[Stored dataset items]
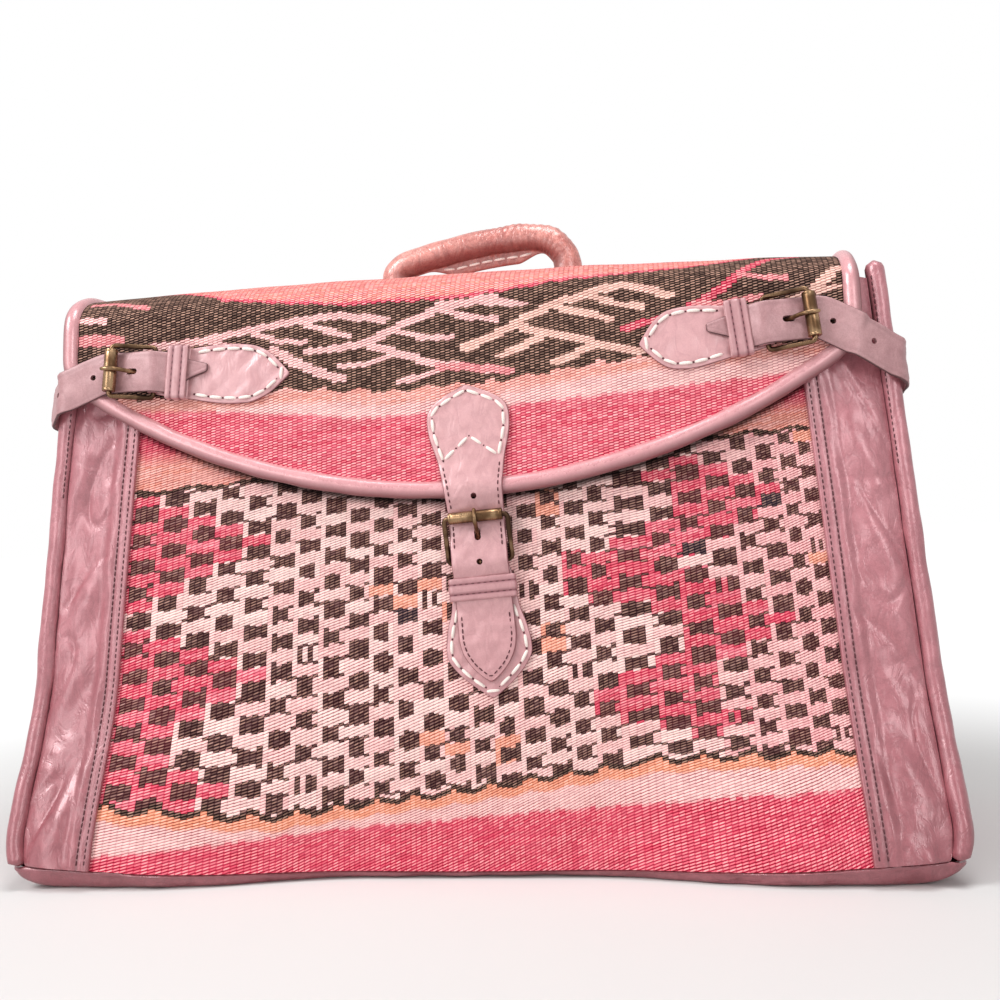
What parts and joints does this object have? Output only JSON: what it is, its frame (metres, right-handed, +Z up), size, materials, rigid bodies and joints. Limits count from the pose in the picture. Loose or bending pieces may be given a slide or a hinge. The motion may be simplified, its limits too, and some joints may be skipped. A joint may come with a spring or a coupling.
{
  "type": "kilim travel bag",
  "caption": "Woven kilim and leather travel bag with a wide curved flap, strap-and-buckle fastenings and a rolled top handle.",
  "frame": {"origin": "on the floor, under the middle of the base", "axes": "+Z up, +X along the bag's width, to the right as one faces its front; the front with its flap and buckles faces -Y"},
  "size_m": [0.5596, 0.2517, 0.4013],
  "materials": {
    "kilim": "coarse woven wool in pink, peach, pale pink and dark brown",
    "rose_leather": "creased, satin",
    "salmon_leather": "smooth, satin",
    "mauve_leather": "worn, satin",
    "pale_rose_leather": "smooth, satin",
    "aged_brass": "aged, dark"
  },
  "bodies": {
    "bag": {"base_panel": "rose_leather", "front_kilim_panel": "kilim", "back_kilim_panel": "kilim", "flap_kilim": "kilim", "flap_binding": "salmon_leather", "handle_roll": "salmon_leather", "handle_patch_left": "salmon_leather", "handle_patch_right": "salmon_leather", "centre_strap": "pale_rose_leather", "front_leather_strip_left": "rose_leather", "back_leather_strip_left": "rose_leather", "edge_roll_front_left": "rose_leather", "edge_roll_back_left": "rose_leather", "gusset_left": "rose_leather", "side_strap_left": "mauve_leather", "front_leather_strip_right": "rose_leather", "back_leather_strip_right": "rose_leather", "edge_roll_front_right": "rose_leather", "edge_roll_back_right": "rose_leather", "gusset_right": "rose_leather", "side_strap_right": "mauve_leather", "buckle_tab_left": "pale_rose_leather", "keeper_left": "pale_rose_leather", "buckle_frame_left": "aged_brass", "buckle_tab_right": "pale_rose_leather", "keeper_right": "pale_rose_leather", "buckle_frame_right": "aged_brass", "buckle_tab_centre": "pale_rose_leather", "keeper_centre": "pale_rose_leather", "buckle_frame_centre": "aged_brass"},
    "roller_left": {"buckle_roller_left": "aged_brass"},
    "prong_left": {"buckle_prong_left": "aged_brass"},
    "roller_right": {"buckle_roller_right": "aged_brass"},
    "prong_right": {"buckle_prong_right": "aged_brass"},
    "roller_centre": {"buckle_roller_centre": "aged_brass"},
    "prong_centre": {"buckle_prong_centre": "aged_brass"}
  },
  "joints": [
    {"name": "roller_left_spin", "type": "hinge", "parent": "bag", "child": "roller_left", "pos_m": [-0.21432, -0.09329, 0.30726], "axis": [0.0507, 0.1446, 0.9882], "continuous": true},
    {"name": "prong_left_lift", "type": "hinge", "parent": "bag", "child": "prong_left", "pos_m": [-0.18826, -0.08748, 0.30507], "axis": [0.0507, 0.1446, 0.9882], "range_deg": [0, 5]},
    {"name": "roller_right_spin", "type": "hinge", "parent": "bag", "child": "roller_right", "pos_m": [0.20613, -0.09193, 0.3177], "axis": [0.1032, -0.1469, -0.9837], "continuous": true},
    {"name": "prong_right_lift", "type": "hinge", "parent": "bag", "child": "prong_right", "pos_m": [0.1802, -0.08624, 0.31413], "axis": [0.1032, -0.1469, -0.9837], "range_deg": [0, 5]},
    {"name": "roller_centre_spin", "type": "hinge", "parent": "bag", "child": "roller_centre", "pos_m": [0.00883, -0.10263, 0.20962], "axis": [0.9978, 0.0106, 0.0649], "continuous": true},
    {"name": "prong_centre_lift", "type": "hinge", "parent": "bag", "child": "prong_centre", "pos_m": [0.01052, -0.09846, 0.18299], "axis": [0.9978, 0.0106, 0.0649], "range_deg": [0, 3]}
  ]
}
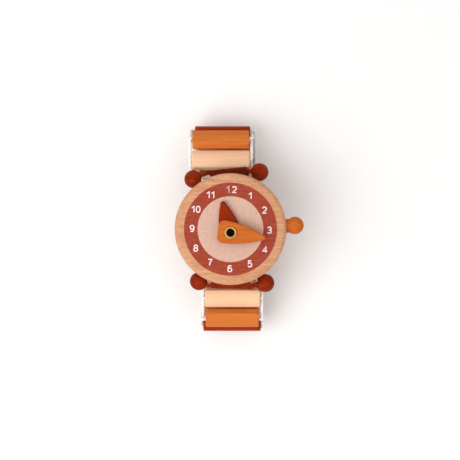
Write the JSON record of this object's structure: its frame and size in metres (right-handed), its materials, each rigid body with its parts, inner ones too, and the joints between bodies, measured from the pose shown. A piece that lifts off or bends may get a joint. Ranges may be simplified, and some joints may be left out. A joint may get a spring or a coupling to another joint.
{
  "type": "toy watch",
  "caption": "Wooden play watch with a round case, a printed dial with two turning hands, a ball crown and a flexible band of wooden slats strung on white elastic.",
  "frame": {"origin": "on the eyelet's axis, at the face of the wooden case under the dial print", "axes": "+Z out of the dial, +Y to twelve o'clock, +X to the crown at three o'clock"},
  "size_m": [0.0464, 0.076, 0.0407],
  "materials": {
    "case_wood": "clear satin lacquer on beech",
    "ring_print": "matt printed ink on wood",
    "centre_print": "matt printed ink on wood",
    "cream_wood": "satin paint",
    "orange_wood": "satin stain, grain shows",
    "rust_wood": "satin stain, grain shows",
    "brass": "polished",
    "elastic": "braided elastic"
  },
  "bodies": {
    "case": {"case": "case_wood", "dial_ring": "ring_print", "dial_centre": "centre_print", "crown": "orange_wood", "eyelet": "brass", "back_washer": "brass", "cord_case": "elastic", "cord_12_0": "elastic", "cord_6_0": "elastic"},
    "hour_hand": {"hour_hand": "rust_wood"},
    "minute_hand": {"minute_hand": "orange_wood"},
    "lug_bar_12": {"lug_bar_12": "rust_wood"},
    "slat_12_1": {"slat_12_1": "cream_wood", "cord_12_1": "elastic"},
    "slat_12_2": {"slat_12_2": "orange_wood", "cord_12_2": "elastic"},
    "slat_12_3": {"slat_12_3": "rust_wood", "cord_12_3": "elastic"},
    "slat_12_4": {"slat_12_4": "cream_wood", "cord_12_4": "elastic"},
    "slat_12_5": {"slat_12_5": "orange_wood", "cord_12_5": "elastic"},
    "slat_12_6": {"slat_12_6": "rust_wood", "cord_12_6": "elastic"},
    "slat_12_7": {"slat_12_7": "cream_wood", "cord_12_7": "elastic"},
    "slat_middle": {"slat_middle": "orange_wood", "cord_middle": "elastic"},
    "lug_bar_6": {"lug_bar_6": "rust_wood"},
    "slat_6_1": {"slat_6_1": "cream_wood", "cord_6_1": "elastic"},
    "slat_6_2": {"slat_6_2": "orange_wood", "cord_6_2": "elastic"},
    "slat_6_3": {"slat_6_3": "rust_wood", "cord_6_3": "elastic"},
    "slat_6_4": {"slat_6_4": "cream_wood", "cord_6_4": "elastic"},
    "slat_6_5": {"slat_6_5": "orange_wood", "cord_6_5": "elastic"},
    "slat_6_6": {"slat_6_6": "rust_wood", "cord_6_6": "elastic"},
    "slat_6_7": {"slat_6_7": "cream_wood", "cord_6_7": "elastic"}
  },
  "joints": [
    {"name": "hour_hand_turn", "type": "hinge", "parent": "case", "child": "hour_hand", "pos_m": [0, 0, 0.0016], "axis": [0, 0, 1], "continuous": true},
    {"name": "minute_hand_turn", "type": "hinge", "parent": "case", "child": "minute_hand", "pos_m": [0, 0, 0.0038], "axis": [0, 0, 1], "continuous": true},
    {"name": "lug_12_turn", "type": "hinge", "parent": "case", "child": "lug_bar_12", "pos_m": [-0.00148, 0.0206, -0.0128], "axis": [0.9945, 0.1045, 0], "continuous": true},
    {"name": "slat_12_1_turn", "type": "hinge", "parent": "case", "child": "slat_12_1", "pos_m": [0, 0.02629, -0.01679], "axis": [1, 0, 0], "range_deg": [-8, 12], "stiffness_Nm_per_rad": 0.06},
    {"name": "slat_12_2_turn", "type": "hinge", "parent": "slat_12_1", "child": "slat_12_2", "pos_m": [0, 0.03399, -0.01855], "axis": [1, 0, 0], "range_deg": [-6.1, 4.1]},
    {"name": "slat_12_3_turn", "type": "hinge", "parent": "slat_12_2", "child": "slat_12_3", "pos_m": [0, 0.03696, -0.02587], "axis": [1, 0, 0], "range_deg": [-15.2, 10.2]},
    {"name": "slat_12_4_turn", "type": "hinge", "parent": "slat_12_3", "child": "slat_12_4", "pos_m": [0, 0.03279, -0.03258], "axis": [1, 0, 0], "range_deg": [-0.7, 0.5]},
    {"name": "slat_12_5_turn", "type": "hinge", "parent": "slat_12_4", "child": "slat_12_5", "pos_m": [0, 0.0249, -0.033], "axis": [1, 0, 0], "range_deg": [-4.2, 6.2]},
    {"name": "slat_12_6_turn", "type": "hinge", "parent": "slat_12_5", "child": "slat_12_6", "pos_m": [0, 0.017, -0.033], "axis": [1, 0, 0], "range_deg": [-1.3, 1.9]},
    {"name": "slat_12_7_turn", "type": "hinge", "parent": "slat_12_6", "child": "slat_12_7", "pos_m": [0, 0.0091, -0.033], "axis": [1, 0, 0], "range_deg": [-0.9, 1.4]},
    {"name": "slat_middle_turn", "type": "hinge", "parent": "slat_12_7", "child": "slat_middle", "pos_m": [0, 0.0012, -0.033], "axis": [1, 0, 0], "range_deg": [-0.5, 0.8]},
    {"name": "lug_6_turn", "type": "hinge", "parent": "case", "child": "lug_bar_6", "pos_m": [0.0006, -0.0182, -0.0128], "axis": [0.9996, -0.0279, 0], "continuous": true},
    {"name": "slat_6_1_turn", "type": "hinge", "parent": "case", "child": "slat_6_1", "pos_m": [0, -0.02389, -0.01679], "axis": [-1, 0, 0], "range_deg": [-8.1, 12.1]},
    {"name": "slat_6_2_turn", "type": "hinge", "parent": "slat_6_1", "child": "slat_6_2", "pos_m": [0, -0.03159, -0.01855], "axis": [-1, 0, 0], "range_deg": [-6.1, 4.1]},
    {"name": "slat_6_3_turn", "type": "hinge", "parent": "slat_6_2", "child": "slat_6_3", "pos_m": [0, -0.03456, -0.02587], "axis": [-1, 0, 0], "range_deg": [-15.2, 10.2]},
    {"name": "slat_6_4_turn", "type": "hinge", "parent": "slat_6_3", "child": "slat_6_4", "pos_m": [0, -0.03039, -0.03258], "axis": [-1, 0, 0], "range_deg": [-0.7, 0.5]},
    {"name": "slat_6_5_turn", "type": "hinge", "parent": "slat_6_4", "child": "slat_6_5", "pos_m": [0, -0.0225, -0.033], "axis": [-1, 0, 0], "range_deg": [-4.2, 6.2]},
    {"name": "slat_6_6_turn", "type": "hinge", "parent": "slat_6_5", "child": "slat_6_6", "pos_m": [0, -0.0146, -0.033], "axis": [-1, 0, 0], "range_deg": [-1.3, 1.9]},
    {"name": "slat_6_7_turn", "type": "hinge", "parent": "slat_6_6", "child": "slat_6_7", "pos_m": [0, -0.0067, -0.033], "axis": [-1, 0, 0], "range_deg": [-0.9, 1.4]}
  ],
  "couplings": [
    {"joint": "slat_12_2_turn", "follows": "slat_12_1_turn", "ratio": -0.5},
    {"joint": "slat_12_3_turn", "follows": "slat_12_1_turn", "ratio": -1.2577},
    {"joint": "slat_12_4_turn", "follows": "slat_12_1_turn", "ratio": -0.0493},
    {"joint": "slat_12_5_turn", "follows": "slat_12_1_turn", "ratio": 0.507},
    {"joint": "slat_12_6_turn", "follows": "slat_12_1_turn", "ratio": 0.15},
    {"joint": "slat_12_7_turn", "follows": "slat_12_1_turn", "ratio": 0.1},
    {"joint": "slat_middle_turn", "follows": "slat_12_1_turn", "ratio": 0.05},
    {"joint": "slat_6_1_turn", "follows": "slat_12_1_turn", "ratio": 1},
    {"joint": "slat_6_2_turn", "follows": "slat_12_1_turn", "ratio": -0.5},
    {"joint": "slat_6_3_turn", "follows": "slat_12_1_turn", "ratio": -1.2577},
    {"joint": "slat_6_4_turn", "follows": "slat_12_1_turn", "ratio": -0.0493},
    {"joint": "slat_6_5_turn", "follows": "slat_12_1_turn", "ratio": 0.507},
    {"joint": "slat_6_6_turn", "follows": "slat_12_1_turn", "ratio": 0.15},
    {"joint": "slat_6_7_turn", "follows": "slat_12_1_turn", "ratio": 0.1}
  ]
}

EXERCISE OBJECTIVE: Show every line from the listing above in which the string "rigid" appears.

ANSWER:
What parts and joints does this object have? Output only JSON: what it is, its frame (metres, right-handed, +Z up), size, materials, rigid bodies and joints. Limits count from the pose in the picture. Loose or bending pieces may be given a slide or a hinge. The motion may be simplified, its limits too, and some joints may be skipped. A joint may come with a spring or a coupling.
Write the JSON record of this object's structure: its frame and size in metres (right-handed), its materials, each rigid body with its parts, inner ones too, and the joints between bodies, measured from the pose shown. A piece that lifts off or bends may get a joint. Ranges may be simplified, and some joints may be left out. A joint may get a spring or a coupling to another joint.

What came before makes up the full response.